PAPELES PARA EL PROGRESO
DIRECTOR: JORGE BOTELLA
NÚMERO 29                                                                                           NOVIEMBRE - DICIEMBRE  2006
página 7
 

LA PARANOIA DEL PODER

 
El cambio de personalidad que perturba a tantos dirigentes por su acceso al poder manifiesta cómo es de débil  la naturaleza humana que aun los que parecen más favorecidos de inteligencia se dejan atrapar hacia la ficticia realidad de considerar el mundo como les gustaría que fuese y no como en realidad es. La fijación mental de ese desorden se construye proporcionalmente al aislamiento intelectual de quien impone su verdad, tanto como su poder se lo permite, redibujando la realidad circundante en el monocromo de su visión trascendental.
El origen del desorden mental que causa el poder está en la difícil conceptuación filosófica del mismo, ya que se tiende a concebir como una propiedad del sujeto, cuando en realidad el poder no corresponde sino a una cesión de orden constituida por el grupo social, a quien pertenece plenamente la deriva de todas las relaciones sociales. El poder, por mucho que se manifieste como un personalismo del que dimana la erección de una estructura social, es tan sólo: o una imagen subjetiva de la realidad, o una represión tiránica de la libertad. La naturaleza del poder no radica en la persona sino que o es delegada de la sociedad o represetan un estado de corrupción de la naturaleza sociable del hombre. El paternalismo que implícitamente asume quien ejerce el poder no se justifica desde una posición de dependencias, sino de una estructura de relaciones de servicio donde el fin no es el dominio sino la potenciación del natural desarrollo social.

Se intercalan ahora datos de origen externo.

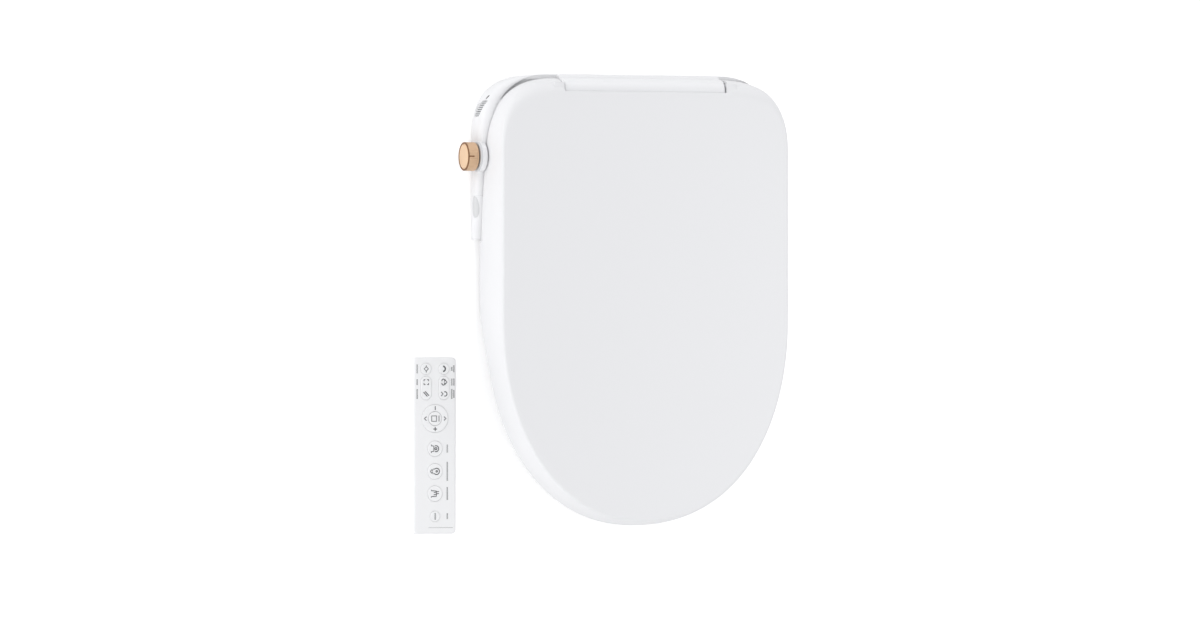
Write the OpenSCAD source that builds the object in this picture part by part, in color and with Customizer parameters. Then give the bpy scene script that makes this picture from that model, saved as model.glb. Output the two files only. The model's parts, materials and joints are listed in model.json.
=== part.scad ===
// Electric bidet seat: hinged ring and lid on a slim rear housing, a control arm with a turning
// knob on the left, two telescopic wash wands, a warm-air dryer and a loose remote control.
// Millimetres. +Z is up, -Y is the front, and the origin is midway between the two fixing bolts,
// on the surface of the bowl that the seat rests on.

/* [Overall] */
// Length from the rear edge of the housing to the front tip of the lid
seat_len = 520; // [430:1:630]
// Width across the top face of the lid
lid_w = 358; // [345:1:430]
// Height of the top face of the lid above the bowl
lid_top = 70; // [66:1:86]
// Distance from the fixing bolts to the rear edge
rear_y = 50; // [48:1:56]
// Thickness of the moulded walls
wall = 3; // [2.4:0.2:3.4]

/* [Lid] */
// How far the skirt of the lid spreads below its top face
flare = 4.5; // [2:0.5:6]
// Height of the lower edge of the skirt above the bowl
skirt_z = 8; // [6:0.5:12]
// Height that the skirt's lower edge gains towards the tip
skirt_rise = 20; // [0:1:26]
// Depth of the rounded front of the lid
front_depth = 240; // [200:5:260]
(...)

La esencia de la sociedad radica en la relación en que entran sus componentes, y de acuerdo a la percepción de lo que se establece en esas relaciones se alimenta la sabiduría social. Cada una de las partes aporta en derecho su contribución a cómo fijar esas relaciones, y de la convergencia de propuestas se consolidan las sociedades libres, que lo son no en cuanto cada sujeto está sometido a las prescripciones relacionales, sino en virtud de haber podido participar en la creación de sus formas estructurales.
El ejercicio del poder tienta a subestimar el concierto social, porque se interpreta desde la perspectiva de una  jerarquía social en la que las relaciones se diseñan verticalmente al asignar los grados de sabiduría asimilados a los grados de poder. El orden social quedaría como responsabilidad de unos privilegiados, cuya misión esencial sería hacerlo cumplir al pueblo.
Ese distanciamiento entre la autoridad otorgada y el poder detentado es lo que envanece las mentes de muchas autoridades para fijar el necesario contraste con la realidad social. La ilusión de proyectarse uno mismo en el diseño de cada una de las determinaciones que marcan las leyes perturba la conciencia de que éstas han de ajustarse al sentir popular. La paranoia se acrecienta por la fijación de la misión personal que se atribuye como depositario del poder, cuya justificación mental se sustenta en la sublimación trascendente de esa misión. En razones de estado, de imperio, de historia... va a apoyar la trayectoria del ejercicio del poder, cuando en verdad no hay más que la fijación de la idea de perpetuarse en el mismo. La realidad desde entonces se interpreta en función de la concordancia con las premisas del pensamiento al que se ha categorizado de fundamental. De este modo se consolida el divorcio con el pueblo, que sin protagonismo social queda reducido a pasivo espectador del devenir de los acontecimientos.
Nunca la paranoia del poder llegaría a tener relevancia social si no fuera porque los grupos de presión aprovechan esa degradación mental para consolidar sus parcelas de poder. Se logra envolver el entorno del ególatra gobernante en la realidad ficticia del éxito social, hasta el punto que no se atiende más que a las voces que reverberan la maltrecha personalidad.
El influjo de la droga del poder es tal que los ciudadanos deberíamos tomar mucho cuidado de a quién se lo cedemos y hasta cuándo se lo concedemos. Ser avezados para limitar el poder a quien se lo toma como propio y no como delegado debería ser la pauta principal de la inquietud política, porque buen ejemplo tenemos, incluso en la historia reciente, de cómo los gobiernos con su autoritarismo subyugan la libertad.